TV-Tipp 1000 Arten Regen zu beschreiben
Berlin (dpa) - Die verschlossene Tür macht die ganze Familie verrückt. Dahinter versteckt sich Mike - und das bereits seit Wochen. "Hikikomori" nennt man das Phänomen in Japan: Menschen, die sich zuhause einschließen und den Kontakt zur Außenwelt abbrechen. Auch Mike ist so ein "Hikokomori".
Er will offensichtlich seine Ruhe, will dem Alltag aus dem Weg gehen - und belastet damit seine von Bjarne Mädel und Bibiana Beglau gespielten Eltern sowie seine Schwester Miriam (Emma Bading) umso mehr. Denen gehen im sensiblen Drama "1000 Arten Regen zu beschreiben" (Mittwoch, 22.55 Uhr, Arte) die Ideen aus, wie sie mit Mike umgehen sollen - und verlieren sich dabei zunehmend selbst aus dem Blick.
Die Tür, hinter der sich Mike versteckt, ist zu einem immer wiederkehrenden Treffpunkt dieser Familie geworden. Vater Thomas reagiert sich hier gerne mal ab, Mutter Susanne versorgt den Sohn mit ihren Gerichten und Mikes Schwester Miriam würde gerne all die Probleme der Jugend mit jemandem besprechen, der sie ebenfalls gerade erlebt. Doch Mike schweigt, kommuniziert nur kryptisch mit Zettelchen. "Griechenland. Lang anhaltende Frontregen. Stürmisch."
Seine drei Familienmitglieder eint lange die Scham über die Geschehnisse zu Hause - und die Hilflosigkeit. Ihr Umfeld soll nichts merken, ihre Leistung soll nicht unter dem hohen psychischen Druck leiden, unter dem sie stehen - es ist der gegensätzliche Weg zu dem von Mike. Doch je länger der Rückzug dauert, umso mehr droht die Situation zu eskalieren. Was macht man also mit einem Jugendlichen, der persönlichen Kontakten komplett aus dem Weg geht?
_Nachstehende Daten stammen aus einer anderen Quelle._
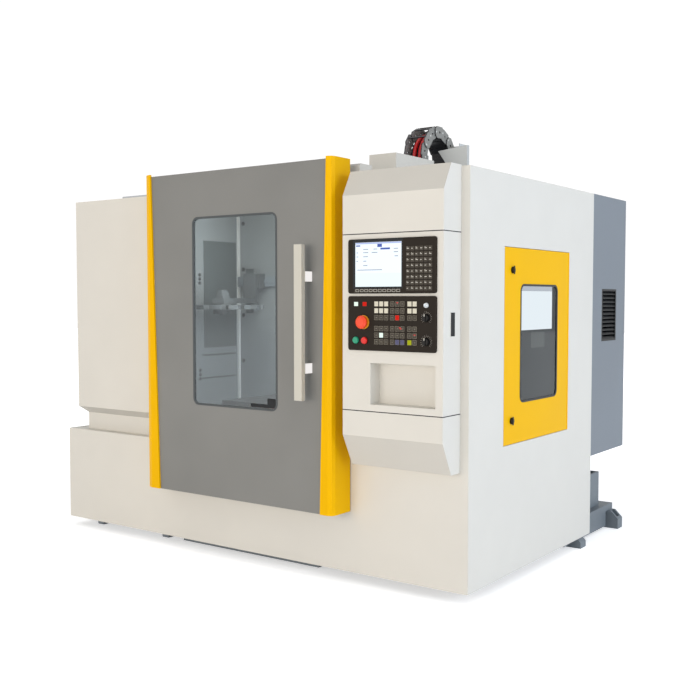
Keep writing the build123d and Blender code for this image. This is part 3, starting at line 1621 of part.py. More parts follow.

Die bedrückende Stimmung, die Hilflosigkeit, der nahende Kontrollverlust, das alles fängt Regisseurin Isa Prahl (41) in ihrem gelungenen Langfilm-Debüt mit starken Empfindungen ein. Bjarne Mädel (51, "Tatortreiniger") und Burgtheater-Schauspielerin Bibiana Beglau (48) sorgen mit ihren schauspielerischen Leistungen dafür, dass die Gefühle der Eltern - von Wut bis Verzweiflung - wirklich nahe gehen. Auch für den Zuschauer ist hier kein rettendes Ufer in Sicht, die Lage scheint aussichtslos. Und so zieht ausgerechnet "Hikikomori", die Abschottung von allem, alle in seinen Bann.
Ein besonderes Lob gilt der in diesem Jahr mit dem Hessischen Fernsehpreis ausgezeichneten Emma Bading (21, "Play") für ihre Darstellung der Tochter, die mitten in der Pubertät - zwischen kindlicher Naivität und jugendlichem Drang - von den Problemen der Familie aus der Bahn geworfen wird. Ähnlich wie mit den Eltern kann man auch mit ihr mitleiden und die Verzweiflung spüren. Zudem sorgt ihre Entwicklung für Spannung: Es bleibt lange offen, ob man Mike jemals zu Gesicht bekommt oder sich seine Schwester auch noch von der Außenwelt verabschiedet.